>> START
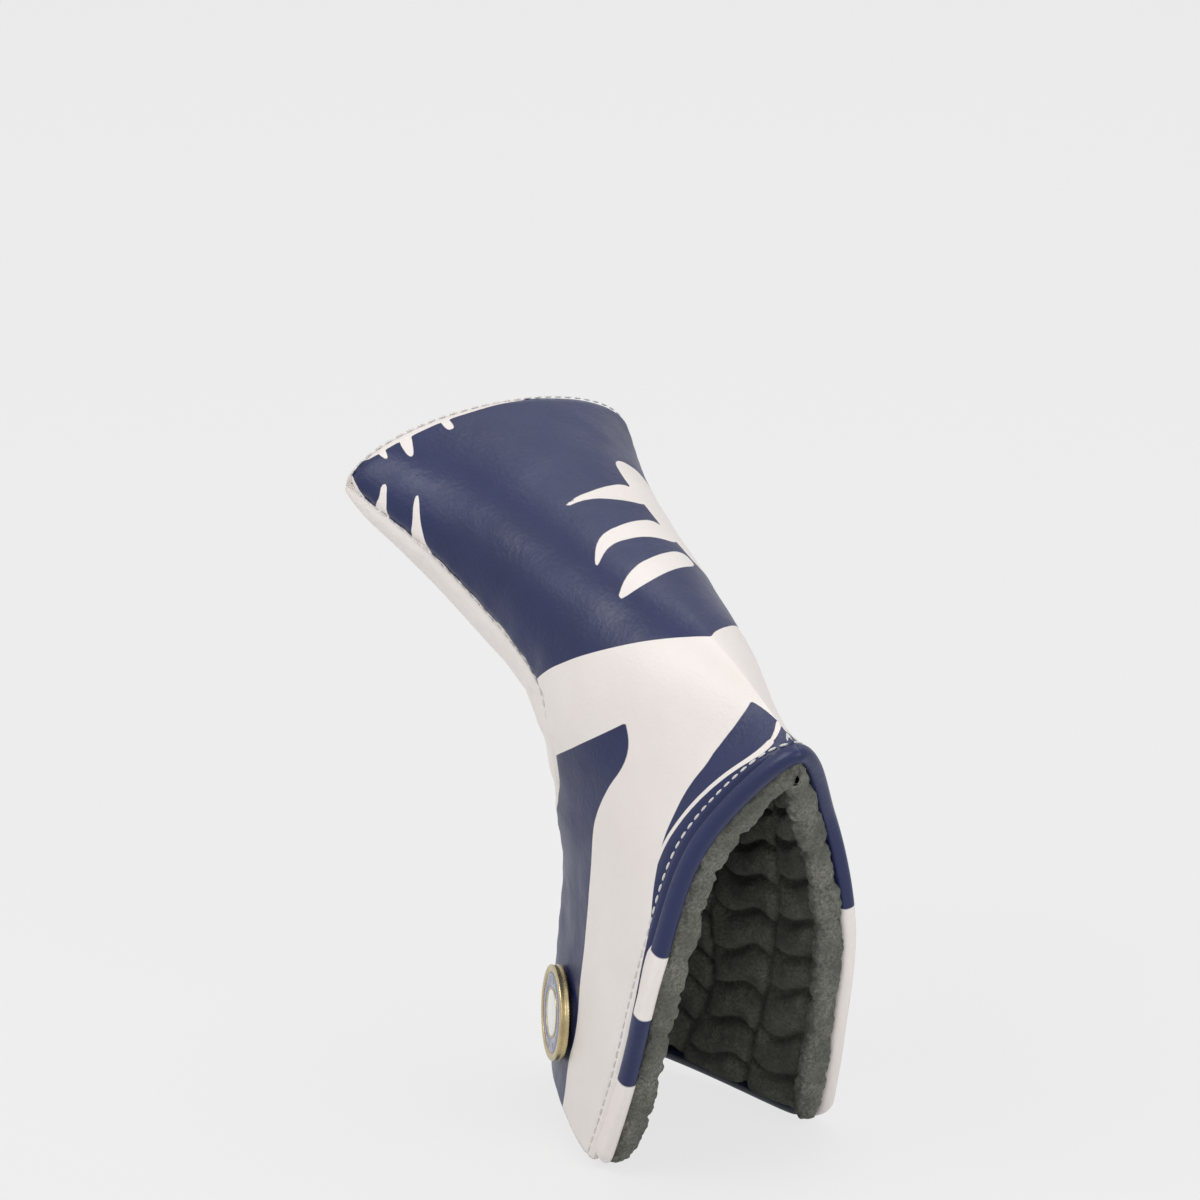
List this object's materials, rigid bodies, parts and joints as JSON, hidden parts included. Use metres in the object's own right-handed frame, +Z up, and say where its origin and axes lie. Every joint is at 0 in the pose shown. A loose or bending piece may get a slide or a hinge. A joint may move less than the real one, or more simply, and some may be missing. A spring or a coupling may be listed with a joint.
{
  "type": "putter head cover",
  "caption": "Padded head cover for a blade putter: closed foot pocket, open lined leg with two folding flaps, and a ball marker that pulls off.",
  "frame": {"origin": "on the putter shaft's axis, level with the tips of the flaps at the open leg end", "axes": "+Z runs up along the shaft to the head, the toe points to -X and the mouth faces +X, the near flap is at -Y"},
  "size_m": [0.1657, 0.0856, 0.1694],
  "materials": {
    "printed_leather": "navy and white coated leather, fine grain",
    "white_leather": "white coated leather, fine grain",
    "navy_welt": "navy coated leather, rolled",
    "hem_leather": "dark binding",
    "foam": "open-cell foam",
    "plush": "grey quilted plush",
    "plush_edge": "grey plush, brushed pile",
    "thread": "white polyester thread",
    "magnet": "nickel plated",
    "seat_steel": "nickel plated",
    "coin_brass": "polished, lightly worn",
    "enamel": "glossy blue and white enamel"
  },
  "bodies": {
    "root": {"crown_leather": "printed_leather", "crown_foam": "foam", "crown_lining": "plush", "sole_leather": "white_leather", "sole_foam": "foam", "sole_lining": "plush", "hood_welt": "navy_welt", "hood_plush_edge": "plush_edge", "hood_topstitch": "thread", "toe_seam": "thread", "near_side_seam": "thread", "far_side_seam": "thread"},
    "near_flap": {"near_flap_leather": "printed_leather", "near_flap_foam": "foam", "near_flap_lining": "plush", "near_welt": "navy_welt", "near_plush_edge": "plush_edge", "near_topstitch": "thread", "near_hem": "hem_leather", "near_magnet": "magnet", "marker_seat": "seat_steel", "seat_magnet": "magnet", "seat_rivet": "seat_steel", "rivet_washer": "seat_steel"},
    "far_flap": {"far_flap_leather": "printed_leather", "far_flap_foam": "foam", "far_flap_lining": "plush", "far_welt": "navy_welt", "far_plush_edge": "plush_edge", "far_topstitch": "thread", "far_hem": "hem_leather", "far_magnet": "magnet"},
    "ball_marker": {"marker_coin": "coin_brass", "marker_enamel": "enamel"}
  },
  "joints": [
    {"name": "near_flap_fold", "type": "hinge", "parent": "root", "child": "near_flap", "pos_m": [-0.04344, -0.0115, 0.03376], "axis": [0.0904, 0, 0.9959], "range_deg": [-10, 12]},
    {"name": "far_flap_fold", "type": "hinge", "parent": "root", "child": "far_flap", "pos_m": [-0.04344, 0.0115, 0.03376], "axis": [-0.0904, 0, -0.9959], "range_deg": [-10, 12]},
    {"name": "marker_pull", "type": "slide", "parent": "near_flap", "child": "ball_marker", "axis": [-0.3259, -0.9428, 0.0703], "range_m": [0, 0.03]}
  ]
}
>> END
§ Problem to work on: Scan the material for lines with the word "joints", and copy each line you find.

§ Exercise answer:
List this object's materials, rigid bodies, parts and joints as JSON, hidden parts included. Use metres in the object's own right-handed frame, +Z up, and say where its origin and axes lie. Every joint is at 0 in the pose shown. A loose or bending piece may get a slide or a hinge. A joint may move less than the real one, or more simply, and some may be missing. A spring or a coupling may be listed with a joint.
  "joints": [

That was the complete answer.